Сопоставление этих двух темпов является экономической безграмотностью. То, что называют крестьянским хозяйством, заключает в себе, по существу, все отрасли хозяйства. Развитие промышленности всегда и во всех странах совершалось за счет уменьшения удельного веса сельского хозяйства. Достаточно напомнить, что продукция металлургии в Соединенных Штатах почти равна продукции фермерского хозяйства, тогда как у нас она в 18 раз меньше сельскохозяйственной продукции. Это показывает, что, несмотря на высокие темпы последних лет, наша промышленность не вышла еще из периода детства. Чтобы преодолеть противоположность города и деревни, созданную буржуазным развитием, советская промышленность должна предварительно обогнать деревню в несравненно большей степени, чем это было в буржуазной России. Нынешний разрыв между государственной промышленностью и крестьянским хозяйством вырос не из того, что промышленность слишком обогнала сельское хозяйство, – авангардное положение промышленности является всемирно-историческим фактом и необходимым условием прогресса, – а из того, что наша промышленность слишком слаба, т. е. слишком мало ушла вперед, чтоб иметь возможность поднять сельское хозяйство до необходимого уровня. Целью является, конечно, преодоление противоречия между городом и деревней. Но пути и методы этого преодоления не имеют ничего общего с уравнением темпов сельского хозяйства и промышленности. Механизация сельского хозяйства и индустриализация ряда его отраслей будут сопровождаться, наоборот, уменьшением удельного веса сельского хозяйства как такового. Темп доступной нам механизации определяется производственной мощью промышленности. Решающим для коллективизации является не то, что металлургия за последние годы поднялась на десятки процентов, а то, что на душу населения у нас все еще приходится ничтожное количество металла. Рост коллективизации лишь постольку равнозначен с ростом самого сельского хозяйства, поскольку первый опирается на технический переворот в земледельческом производстве. Но темп такого переворота ограничивается нынешним удельным весом промышленности. С материальными ресурсами последней, отнюдь не с ее отвлеченным статистическим темпом, и должен быть сообразован темп коллективизации.
В интересах теоретической ясности к сказанному нужно прибавить, что устранение противоречия между городом и деревней, т. е. поднятие сельскохозяйственного производства на научно-индустриальный уровень, будет означать не торжество формул Маркса в земледелии, как воображает Сталин, а, наоборот, прекращение их торжества в индустрии. Ибо социалистическое расширенное воспроизводство отнюдь не будет совершаться по формулам «Капитала», пружиной которых является погоня за прибылью. Но все это слишком сложно для Сталина и Молотова.
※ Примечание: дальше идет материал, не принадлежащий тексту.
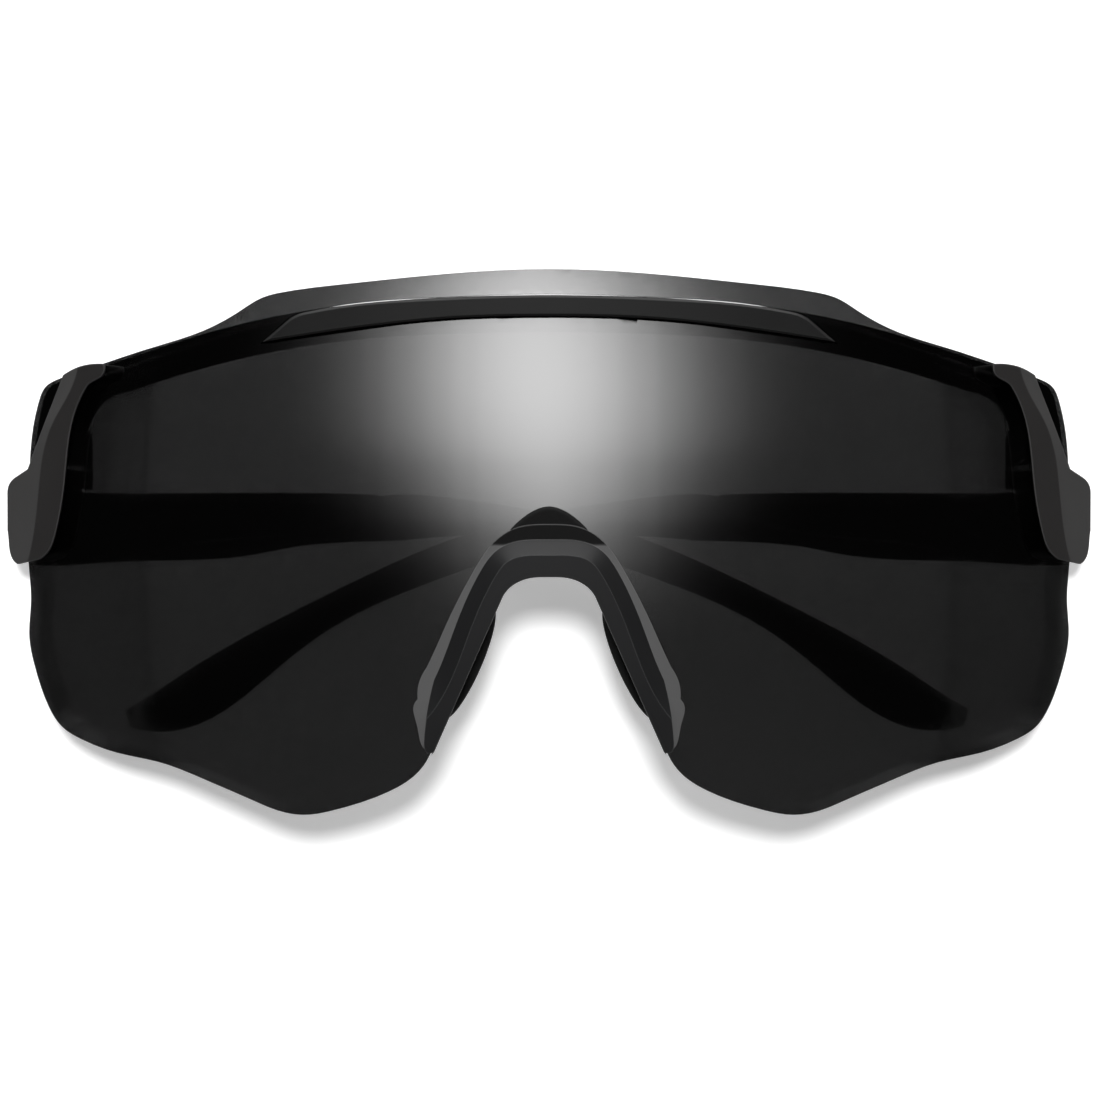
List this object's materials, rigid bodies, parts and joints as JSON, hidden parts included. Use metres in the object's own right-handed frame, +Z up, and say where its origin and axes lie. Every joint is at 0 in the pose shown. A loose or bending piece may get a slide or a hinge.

Повторим в заключение этой главы, что коллективизация есть практическая задача преодоления капитализма, а не теоретическая задача его расширения. Поэтому формулы Маркса не подходят здесь ни с какой стороны. Практические возможности коллективизации определяются наличием производственно-технических ресурсов для крупного земледелия и степенью готовности крестьянства перейти от индивидуального хозяйства к коллективному. В последнем счете эта субъективная готовность определяется теми же материально-производственными факторами: привлечь крестьянина на сторону социализма может только выгодность коллективного хозяйства, опирающегося на высокую технику. Сталин же хочет предъявить крестьянину вместо трактора формулы 2-го тома. Но крестьянин честен и не любит рассуждать о том, чего не понимает.
Почему Сталин победил оппозицию?
Вопросы, поставленные в письме тов. Зеллера, представляют не только исторический, но и актуальный интерес. На них приходится нередко наталкиваться и в политической литературе, и в частных беседах, притом в самой разнообразной, чаще всего личной формулировке:
«Как и почему вы потеряли власть?»
«Каким образом Сталин захватил в свои руки аппарат?»
«В чем сила Сталина?»
Вопрос о внутренних законах революции и контрреволюции ставится сплошь да рядом чисто индивидуалистически, как если б дело шло о шахматной партии или о каком-либо спортивном состязании, а не о глубоких конфликтах и сдвигах социального характера. Многочисленные лжемарксисты ничуть не отличаются в этом отношении от вульгарных демократов, которые применяют к великим народным движениям критерии парламентских кулуаров.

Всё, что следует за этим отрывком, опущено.